Une grande librairie au Sénégal a annoncé mercredi annuler la cérémonie de dédicace d'un livre sur la Casamance, région du sud du pays en proie à une vieille rébellion indépendantiste, dont la publication prochaine a donné lieu à de vives protestations.
Publié aux éditions françaises Karthala, l'ouvrage devait être présenté samedi à Dakar par son auteure, l'historienne française Séverine Awenengo Dalberto, chercheuse au Centre national de la recherche scientifique (CNRS). Il est intitulé "L'idée de la Casamance autonome
- Possibles et dettes morales de la situation coloniale au Sénégal".
La librairie "Aux quatre vents" a annoncé l'annulation de la dédicace sur Facebook, sans explication. L'auteure et les autorités n'ont pas réagi aux sollicitations de l'AFP.
"L'enquête montre que l'autonomie de la Casamance a été l'un des possibles non advenus de la colonisation et de la décolonisation, envisagée par des acteurs français comme casamançais", dit la note d'annonce de la présentation de l'ouvrage.
L'Alliance pour la République, parti au pouvoir jusqu'à la présidentielle de mars, a protesté dans un communiqué contre la publication d'un ouvrage qui "remet en question les acquis" sur la paix en Casamance et est "dangereux" pour l'unité nationale.

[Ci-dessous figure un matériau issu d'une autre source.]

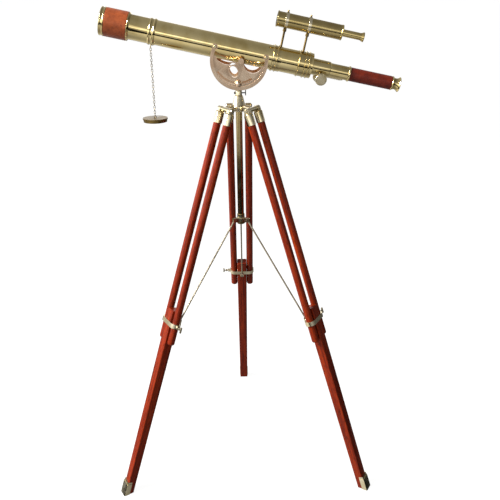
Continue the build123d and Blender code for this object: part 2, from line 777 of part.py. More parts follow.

"L’ouvrage traite de l’idée de Casamance dans le temps long, ce n’est pas un manuel de séparatisme armé. Les sciences sociales doivent être discutées, au besoin contredites, mais pas censurées", a réagi sur X Elara Bertho, autre chercheuse au CNRS.
Le livre a suscité de vifs débats sur les réseaux sociaux au Sénégal, où l'évocation du conflit en Casamance reste sensible. L'Etat sénégalais rejette l'autonomie.
Un précédent ouvrage d'un autre chercheur français, Jean-Claude Marut ("Le conflit de Casamance - Ce que disent les armes", Karthala), avait été interdit en 2010.
La Casamance, séparée du nord du Sénégal par la Gambie, est le théâtre d'un des plus vieux conflits du continent depuis que des indépendantistes ont pris le maquis en décembre 1982.
Après avoir fait des milliers de victimes et ravagé l'économie, le conflit a fortement baissé d'intensité mais persiste à petit feu.